→ What the exercise asks
Write out again, unaltered, the lines from the start through the line containing "# All lengths".
* START *
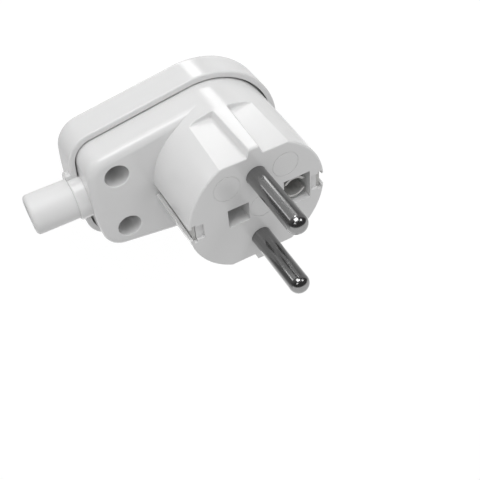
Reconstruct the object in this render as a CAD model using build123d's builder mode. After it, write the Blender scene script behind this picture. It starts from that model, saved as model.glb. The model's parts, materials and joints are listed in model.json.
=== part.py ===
from build123d import *
import math
import os

os.makedirs("parts", exist_ok=True)

# Angled rewirable mains plug. The back of the cover lies on Z = 0 and the pins point up, +Z.
# The origin is on the nose's axis, X runs towards the cord entry and Y from pin to pin.
# All lengths are in millimetres and all angles in degrees.

# Heights above the back of the cover
rim_height = 8.8           # where the two shells part, also the height of the cord's axis
flange_height = 16.5       # flat shoulder beside the nose
face_height = 34.6         # front face of the nose

# Outline of the housing, seen along the pins
nose_radius = 17.25        # nose at its face
draft = 1.1                # mould draft of the nose and of the base's sides
end_reach = 32.5           # nose axis to the cord end wall
end_bow = 70.0             # gentle radius of the cord end wall
side_taper = 8.8           # each side leans in by this towards the cord end
corner_radius = 5.2        # corners of the cord end
flange_edge_radius = 2.0   # rounded edge of the shoulder
nose_edge_radius = 0.5     # rounded edge of the face

# Walls of the base
base_wall = 1.8
flange_wall = 2.0
face_wall = 2.4
nose_wall_side = 3.8       # beside the earth channels
nose_wall_flat = 2.2       # behind the two flats
skirt_depth = 3.0          # the base reaches this far down inside the cover

# Cover
cover_wall = 1.4
cover_floor = 2.0
cover_ledge = 1.2          # width of the ledge that the base's skirt stands on
shell_gap = 0.45           # dark line round the base at the cover's rim
end_gap = 0.35             # the same at the cord end
cover_back_radius = 1.5
cover_rim_radius = 0.4

# Flats and ridges of the nose
flat_inset = 2.15          # each flat lies this far inside the nose's surface at the face
flat_draft = 2.2           # the flats lean out towards their far end
flat_fillet = 0.5          # rounded foot of the ridge and of the flat's end wall
flat_above_shoulder = 2.4  # the flats end this far above the shoulder
ridge_foot_front = 1.9     # half width of the ridge where it stands on the flat, at the face
ridge_foot_back = 2.3      # the same at the far end of the flat
ridge_top_front = 1.2      # half width of the ridge's crest
ridge_top_back = 1.6
ridge_edge_radius = 0.25   # rounded edges of the crest

# Earth channels down the two sides of the nose
channel_mouth = 3.5        # width of the mouth in the nose's surface
channel_lip = 0.75         # thickness of the lips that hold the strip in
notch_width = 4.2          # shallow notch in the face beside each channel
notch_depth = 0.8
notch_length = 2.8         # from the lips inwards

# Windows in the face
socket_inset = 7.25        # nose's surface to the earth socket, on the standard 10 mm
socket_window_length = 6.8
socket_window_width = 8.0
plain_window_x = 5.0
plain_window_size = 5.3
window_guard_wall = 1.0
window_guard_depth = 8.0   # guard walls reach this far below the face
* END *
→ Completed task
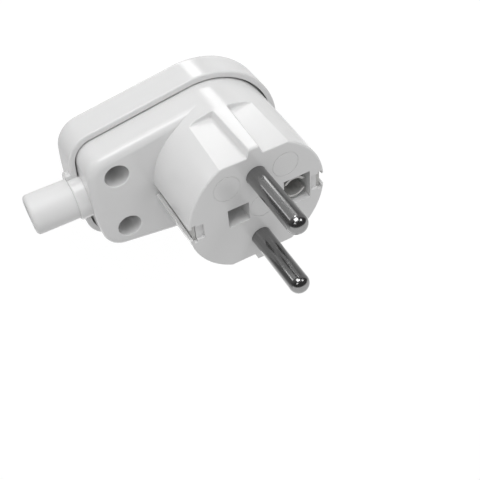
Reconstruct the object in this render as a CAD model using build123d's builder mode. After it, write the Blender scene script behind this picture. It starts from that model, saved as model.glb. The model's parts, materials and joints are listed in model.json.
=== part.py ===
from build123d import *
import math
import os

os.makedirs("parts", exist_ok=True)

# Angled rewirable mains plug. The back of the cover lies on Z = 0 and the pins point up, +Z.
# The origin is on the nose's axis, X runs towards the cord entry and Y from pin to pin.
# All lengths are in millimetres and all angles in degrees.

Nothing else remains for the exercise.